▸ **Stated task**
Write out the complete material exactly as it stands.

+++++

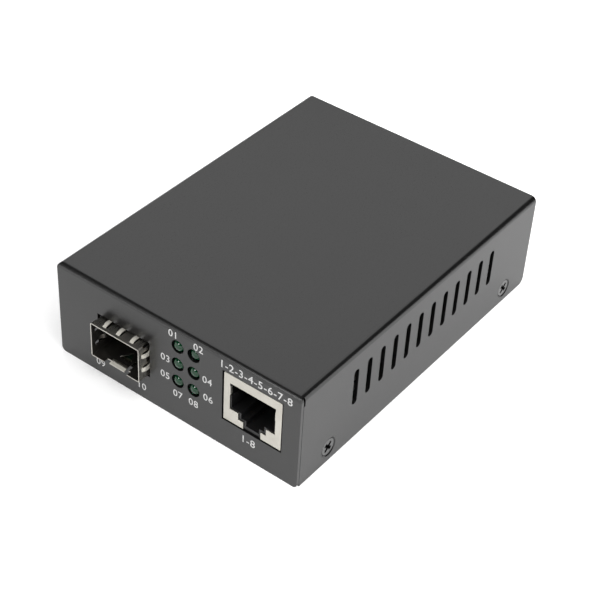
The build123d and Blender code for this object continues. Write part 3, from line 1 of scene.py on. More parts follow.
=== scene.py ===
"""Dresses a packed fibre media converter: its paint, metal, plastic, lamps and print, and a plain studio.

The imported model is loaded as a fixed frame. Each sub-assembly is a class that copies or builds its meshes
in metres in that frame, lays a finish on them and lets them ride on their body.

Frame: origin in the middle of the underside, +X to the right as seen from the front, +Y to the rear, +Z up.
"""

import logging
import math
from dataclasses import dataclass
from enum import Enum, IntEnum
from functools import cache
from typing import Iterable, Optional, Sequence

import bmesh
import bpy
from mathutils import Matrix, Vector

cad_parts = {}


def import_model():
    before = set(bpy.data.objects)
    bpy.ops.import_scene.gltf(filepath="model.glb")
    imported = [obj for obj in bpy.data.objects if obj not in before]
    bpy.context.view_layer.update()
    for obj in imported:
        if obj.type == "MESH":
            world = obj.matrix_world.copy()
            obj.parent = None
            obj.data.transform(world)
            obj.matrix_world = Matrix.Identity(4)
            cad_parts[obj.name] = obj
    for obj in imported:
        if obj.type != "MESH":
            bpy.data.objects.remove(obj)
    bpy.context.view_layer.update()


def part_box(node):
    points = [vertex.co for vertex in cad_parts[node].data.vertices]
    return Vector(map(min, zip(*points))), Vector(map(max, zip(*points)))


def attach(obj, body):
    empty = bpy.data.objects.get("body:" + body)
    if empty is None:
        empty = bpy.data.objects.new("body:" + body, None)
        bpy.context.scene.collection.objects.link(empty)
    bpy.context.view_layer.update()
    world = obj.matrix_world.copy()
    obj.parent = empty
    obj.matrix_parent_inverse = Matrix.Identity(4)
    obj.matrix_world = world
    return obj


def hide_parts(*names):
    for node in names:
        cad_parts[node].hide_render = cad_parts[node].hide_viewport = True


LOG = logging.getLogger("media_converter")

MM = 0.001
WELD = 0.002 * MM
FLAT_ANGLE = math.radians(0.4)
ARC_ANGLE = math.radians(32.0)
FULL_TURN = 2.0 * math.pi
QUARTER_TURN = 0.5 * math.pi
WAVE_TURN = 20.0  # radians of a wave pattern for each unit of its scale
WHITE = (1.0, 1.0, 1.0, 1.0)

Colour = tuple[float, float, float]
Axes = tuple[float, float, float]
Outline = Sequence[tuple[float, float]]


class Body(Enum):
    """The bodies that pieces ride on."""

    CASE = "case"
    LEFT_KNOB = "left_actuator"
    MIDDLE_KNOB = "middle_actuator"
    RIGHT_KNOB = "right_actuator"


class Panel(Enum):
    """The panel that a print stands on, as the sign of its outward Y."""

    FRONT = -1
    REAR = 1

    def turn(self) -> Matrix:
        """The turn that stands a flat print up against this panel, readable from outside."""
        outward = float(self.value)
        return Matrix(((-outward, 0.0, 0.0), (0.0, 0.0, outward), (0.0, 1.0, 0.0))).to_4x4()


class FaceAndShadeOrEdge(IntEnum):
    """The finishes of a piece whose faces differ from its painted shade in recesses and rims, or from its
    bare cut edges, by their material slot.
    """

    FACE = 0
    # Painted shade on the cover screws and in the jack's mouth; bare cut edges on the board.
    REST = 1


class CageMetal(IntEnum):
    """The finishes of the transceiver cage, by the number of their material slot."""

    SHEET = 0
    SPRING = 1
    # Painted shade inside the tunnel.
    INSIDE = 2


class CanSkin(IntEnum):
    """The finishes of a capacitor's can, by the number of their material slot."""

    SLEEVE = 0
    STRIPE = 1
    TOP = 2


class MixSocket(IntEnum):
    """Sockets of a colour mix by number, because its sockets for numbers and vectors have the same names."""

    SHARE = 0
    RESULT = 2
    FIRST = 6
    SECOND = 7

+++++

▸ **Worked solution**
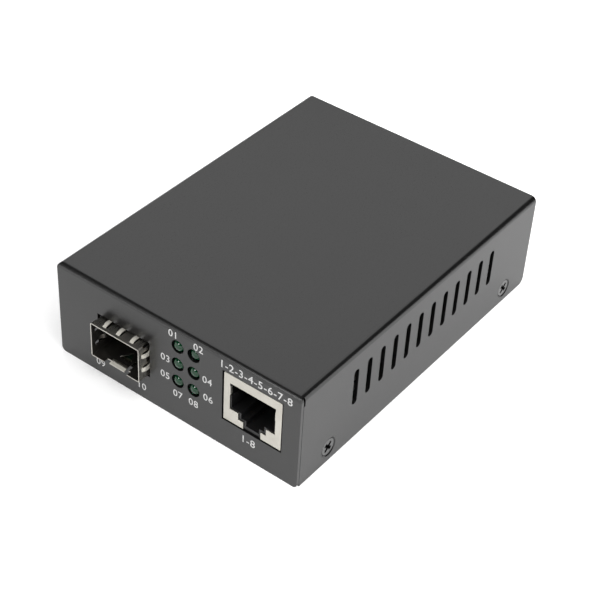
The build123d and Blender code for this object continues. Write part 3, from line 1 of scene.py on. More parts follow.
=== scene.py ===
"""Dresses a packed fibre media converter: its paint, metal, plastic, lamps and print, and a plain studio.

The imported model is loaded as a fixed frame. Each sub-assembly is a class that copies or builds its meshes
in metres in that frame, lays a finish on them and lets them ride on their body.

Frame: origin in the middle of the underside, +X to the right as seen from the front, +Y to the rear, +Z up.
"""

import logging
import math
from dataclasses import dataclass
from enum import Enum, IntEnum
from functools import cache
from typing import Iterable, Optional, Sequence

import bmesh
import bpy
from mathutils import Matrix, Vector

cad_parts = {}


def import_model():
    before = set(bpy.data.objects)
    bpy.ops.import_scene.gltf(filepath="model.glb")
    imported = [obj for obj in bpy.data.objects if obj not in before]
    bpy.context.view_layer.update()
    for obj in imported:
        if obj.type == "MESH":
            world = obj.matrix_world.copy()
            obj.parent = None
            obj.data.transform(world)
            obj.matrix_world = Matrix.Identity(4)
            cad_parts[obj.name] = obj
    for obj in imported:
        if obj.type != "MESH":
            bpy.data.objects.remove(obj)
    bpy.context.view_layer.update()


def part_box(node):
    points = [vertex.co for vertex in cad_parts[node].data.vertices]
    return Vector(map(min, zip(*points))), Vector(map(max, zip(*points)))


def attach(obj, body):
    empty = bpy.data.objects.get("body:" + body)
    if empty is None:
        empty = bpy.data.objects.new("body:" + body, None)
        bpy.context.scene.collection.objects.link(empty)
    bpy.context.view_layer.update()
    world = obj.matrix_world.copy()
    obj.parent = empty
    obj.matrix_parent_inverse = Matrix.Identity(4)
    obj.matrix_world = world
    return obj


def hide_parts(*names):
    for node in names:
        cad_parts[node].hide_render = cad_parts[node].hide_viewport = True


LOG = logging.getLogger("media_converter")

MM = 0.001
WELD = 0.002 * MM
FLAT_ANGLE = math.radians(0.4)
ARC_ANGLE = math.radians(32.0)
FULL_TURN = 2.0 * math.pi
QUARTER_TURN = 0.5 * math.pi
WAVE_TURN = 20.0  # radians of a wave pattern for each unit of its scale
WHITE = (1.0, 1.0, 1.0, 1.0)

Colour = tuple[float, float, float]
Axes = tuple[float, float, float]
Outline = Sequence[tuple[float, float]]


class Body(Enum):
    """The bodies that pieces ride on."""

    CASE = "case"
    LEFT_KNOB = "left_actuator"
    MIDDLE_KNOB = "middle_actuator"
    RIGHT_KNOB = "right_actuator"


class Panel(Enum):
    """The panel that a print stands on, as the sign of its outward Y."""

    FRONT = -1
    REAR = 1

    def turn(self) -> Matrix:
        """The turn that stands a flat print up against this panel, readable from outside."""
        outward = float(self.value)
        return Matrix(((-outward, 0.0, 0.0), (0.0, 0.0, outward), (0.0, 1.0, 0.0))).to_4x4()


class FaceAndShadeOrEdge(IntEnum):
    """The finishes of a piece whose faces differ from its painted shade in recesses and rims, or from its
    bare cut edges, by their material slot.
    """

    FACE = 0
    # Painted shade on the cover screws and in the jack's mouth; bare cut edges on the board.
    REST = 1


class CageMetal(IntEnum):
    """The finishes of the transceiver cage, by the number of their material slot."""

    SHEET = 0
    SPRING = 1
    # Painted shade inside the tunnel.
    INSIDE = 2


class CanSkin(IntEnum):
    """The finishes of a capacitor's can, by the number of their material slot."""

    SLEEVE = 0
    STRIPE = 1
    TOP = 2


class MixSocket(IntEnum):
    """Sockets of a colour mix by number, because its sockets for numbers and vectors have the same names."""

    SHARE = 0
    RESULT = 2
    FIRST = 6
    SECOND = 7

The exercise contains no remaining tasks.